3. Contingent consideration accrual ($215M balance). The 354% jump in FY2025 expense ($8M → $35M) is small in absolute terms but the accrual is judgment-heavy. Disconfirming signal: stable or declining expense as historical earnouts cycle through. Confirming signal: large reserve releases coinciding with earnings shortfalls.

4. Q1 2025 recast detail in 2026 interim filings. Management has disclosed it will recast Q1 2025 comparatives in 2026 to reflect a $34M NI uplift (driven by Asseco-related finance income reclassification). Disconfirming signal: clean recast tying to Note 5 of the H1 2025 interim FS. Confirming signal: any additional retrospective adjustments creeping in alongside the disclosed one.

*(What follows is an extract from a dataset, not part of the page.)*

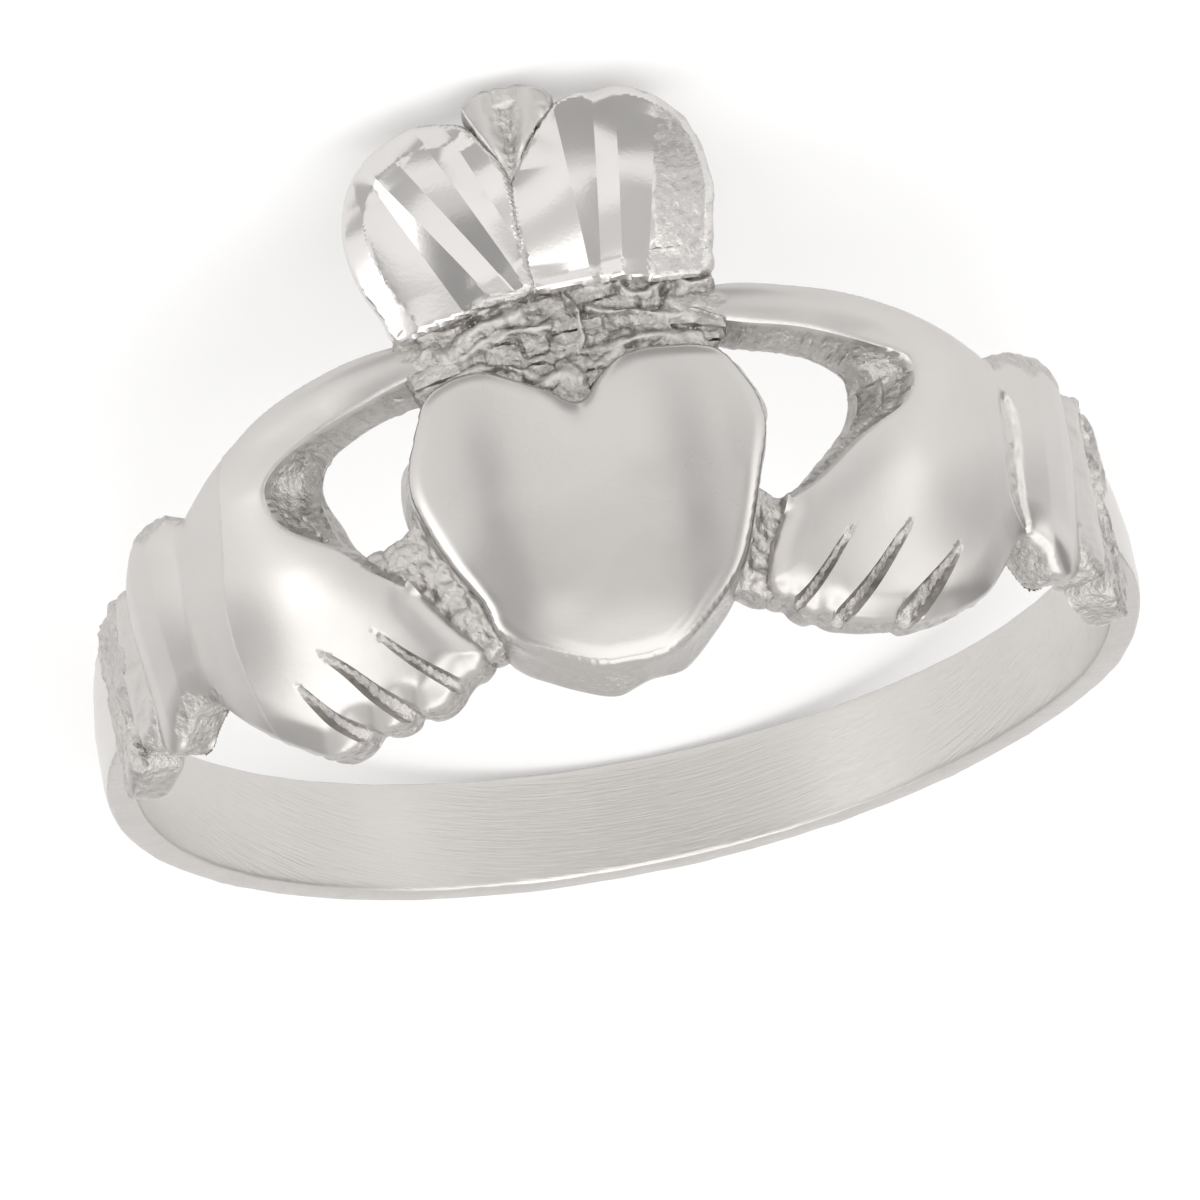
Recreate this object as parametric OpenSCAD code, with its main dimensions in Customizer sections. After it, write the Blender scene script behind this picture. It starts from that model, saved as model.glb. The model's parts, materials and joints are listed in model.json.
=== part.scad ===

5. Q4 2025 subsidiary covenant breach. $51M term loan reclassified to current liability after a $2M cash-position breach (administrative, not financial-performance). Disconfirming signal: written waiver received from lender in 2026 as guided. Confirming signal: further covenant issues in other subsidiary-level facilities — the without-recourse debt stack is now $2.64B across many separate facilities.

Bottom line

The forensic risk here is a footnote, not a valuation haircut. Investors should price three things into the model: (i) GAAP net income will continue to be a noisy proxy for economic earnings as long as the IRGA put liability and equity-method investments sit on the balance sheet — use FCFA2S and adjusted earnings, but verify the adjustments yourself; (ii) headline FCF needs to be reduced by ongoing acquisition spend of roughly $1.5B per year before being treated as distributable cash; (iii) the 30-year audit tenure is not a defect but it is the one structural item that should keep an analyst from rounding the forensic grade to "Clean." Position sizing and required margin of safety do not need to be adjusted for accounting risk; what they should be adjusted for is the volatility-of-reported-earnings risk that the IRGA mark-to-market and the Asseco-style reclassifications will keep producing.